I'd imagine that people will recognise that process of comparing a real-life portfolio against a paper portfolio run with the same cash deposits and withdrawals according to an entirely-mechanical, single-investment, fully-invested paper strategy: it's what is more commonly (and much more briefly) known as "benchmarking". For example, using the FTSE100 as a benchmark is basically such a comparison with the single investment being an idealised FTSE100 tracker. So if one wants to compare two real-life portfolios, especially if one (or both) of them is run according to an LTBH strategy, I would consider the best technique to be the somewhat indirect one of comparing each of them over its
entire history against a suitable benchmark (the same benchmark for each) and see how their outperformances or underperformances of that benchmark compare.
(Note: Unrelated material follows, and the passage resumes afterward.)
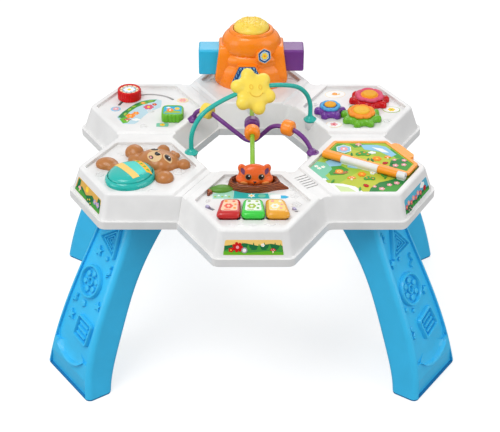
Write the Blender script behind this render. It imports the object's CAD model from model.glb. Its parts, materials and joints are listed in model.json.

All of which is not to say that charts like the one of Arborbridge's that Itsallaguess reposted are useless - rather, they're useful provided one takes them with a pinch of salt. Specifically, keep their potential problems of the vertical axis not starting at zero and which starting date happens to have been chosen in mind, and think about whether any conclusion one draws from them is real or has simply been created as a result of one or both of those problems.